As his principal verse line, Baudelaire employs with scrupulous accuracy the heroic Alexandrine fashioned three centuries earlier by Pierre de Ronsard and the circle of court poets known as the Pleiade, and perfected in the next century by the dramatists Pierre Corneille and Jean Racine. Les Fleurs du Mal is good verse for bad people. It is as if the Chapman brothers drew like Ingres.
Ever since Algernon Swinburne wrote his paean to Baudelaire 'Ave atque Vale', British and American poets have sought to capture and domesticate Les Fleurs du Mal for the English language. There are at least 20 English verse translations of 'Le Balcon' that have been printed and heaven knows how many more in bedroom drawers and on the internet.
The American Walter Martin is the latest to attempt this formal feat. Without fuss, he converts the Alexandrine into the good old iambic pentameter (five feet, de-dum). As Martin writes in an amiable set of 'Afterthoughts', he turned 'the commonest French line into the most ordinary English one, nothing more difficult than that'.
Martin translates all of Les Fleurs du Mal, including the medieval-Latin lyric 'Franciscae mea Laudes' ('In Praise of My Francoise'), the censored poems, the poems added to the third edition of 1868 and other verse bits and pieces. French and English texts face each other across the page like a constable with his prisoner in a railway carriage. The French text is not of the cleanest - 'Vers polls' for 'Vers polis' in 'A une Madone', 'quads poudreux' for 'quais poudreux' in 'Le Squelette laboureur' - but the book is still terrific value. One of Baudelaire's least noted qualities was a heroic industry, and Martin matches it.

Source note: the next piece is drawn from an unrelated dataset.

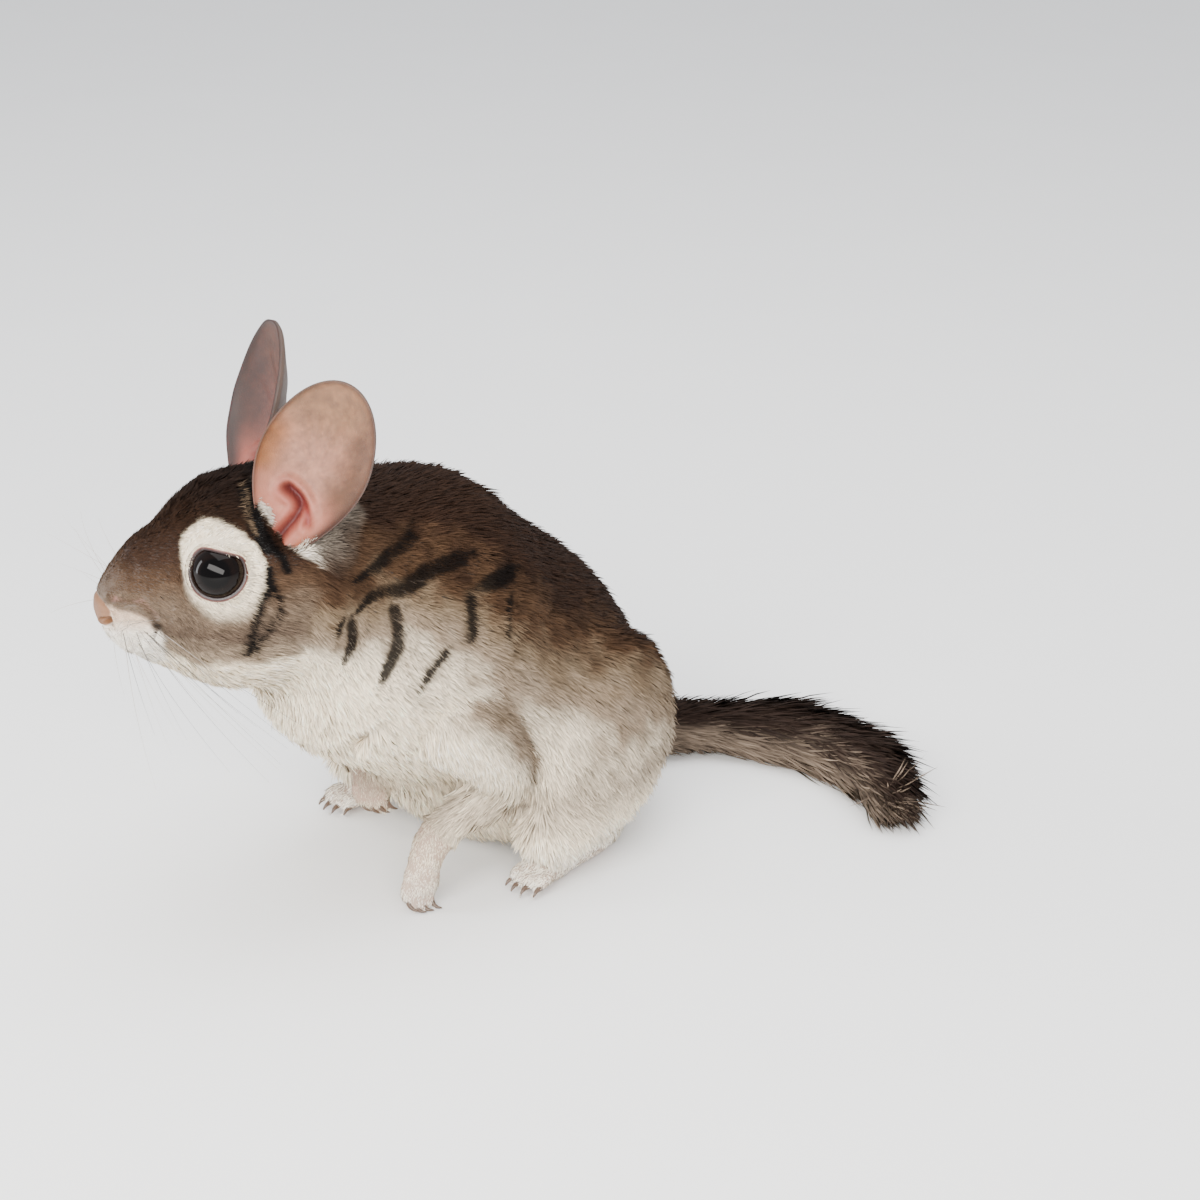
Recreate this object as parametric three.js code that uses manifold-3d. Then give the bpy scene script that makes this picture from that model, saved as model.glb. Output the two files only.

Martin, who among other things owns a bookshop in Palo Alto, California, has another quality which Baudelaire did not possess and that is good nature. What might be termed the 'Baudelaire whinge', the unrelieved air of martyrdom that clings to every single line that Baudelaire wrote, prose and verse, Martin will not reproduce and must struggle not to caricature. Thus, in one of the 'Spleen' poems where Baudelaire cries out 'Avalanche, veux-tu m'emporter dans ta chute?', Martin has 'Come take me with you, avalanche. It's cold.' It's probably all the French deserves. (What did Baudelaire know of avalanches?). In the last stanza of 'La Vie anterieure', 'penetrate my sorrows' is not right for 'approfondir mes douleurs', but who cares because the line means nothing anyway?
Occasionally, the exigencies of the rhyme in English force Martin either into outright comic verse (the demimondaines/ponds rhyme in 'Reve parisien') or, more often, to alter the poet's meaning. In 'La Servante au grand coeur', one of the very few poems where Baudelaire drops his pose, Martin transforms a Paris graveyard into a small-town American cemetery. 'Remplacent les lambeaux qui pendent a leur grille' becomes 'To sweep the dead leaves off the old folks' tombs'. It's quite nice, actually. Baudelaire likes to build up elaborate structures of image and affinity, and sometimes Martin misses a component only to pick it up, like an expert snooker player returning for the black, one or even two strophes later.
Martin's greatest successes are in the sonnets and 'Le Voyage'. The last, Baudelaire's Odyssey in miniature, impressed the modernists and provoked imitations from TS Eliot and George Seferis. Beautiful as Martin's version is, I believe he is wrong to translate the final words, 'pour trouver du nouveau', as 'to find our own New World'. You don't have to fuss about commodity use-values like Walter Benjamin to see that 'nouveau' is not the boundless possibilities of America but 'novelty' in its modern meaning: the restless, banal, delusive and ultimately lethal 'new' of the age of mass reproduction.
Even where Martin is not successful, he is always worth reading. In 'Les Petites Vieilles', there is a stanza where one of the old ladies sits down on a park bench to listen to a military band. 'Pour entendre un de ces concerts, riches de cuivre, / Dont les soldats parfois inondent nos jardins, / Et qui, dans ces soirs d'or ou l'on se sent revivre, / Versent quelque heroisme au coeur des citadins.' Marcel Proust, writing in 1921, thought the stanza so beautiful it marked a sort of poetic outer limit ('Il semble impossible d'aller au dela').
Martin begins badly. 'On a public bench, singing to herself ...' If the old dame is singing to herself, how is she going to hear the concert, however 'riche de cuivre'? Then he recovers: 'Transported by a military band / The kind that inundates a city square / With fanfares'. He funks the golden evenings, and who is to blame him? As for the French republican 'coeur des citadins', it becomes the American republican 'to inspire the common man'. As shown by 'military' above, the translations should be read with American stresses.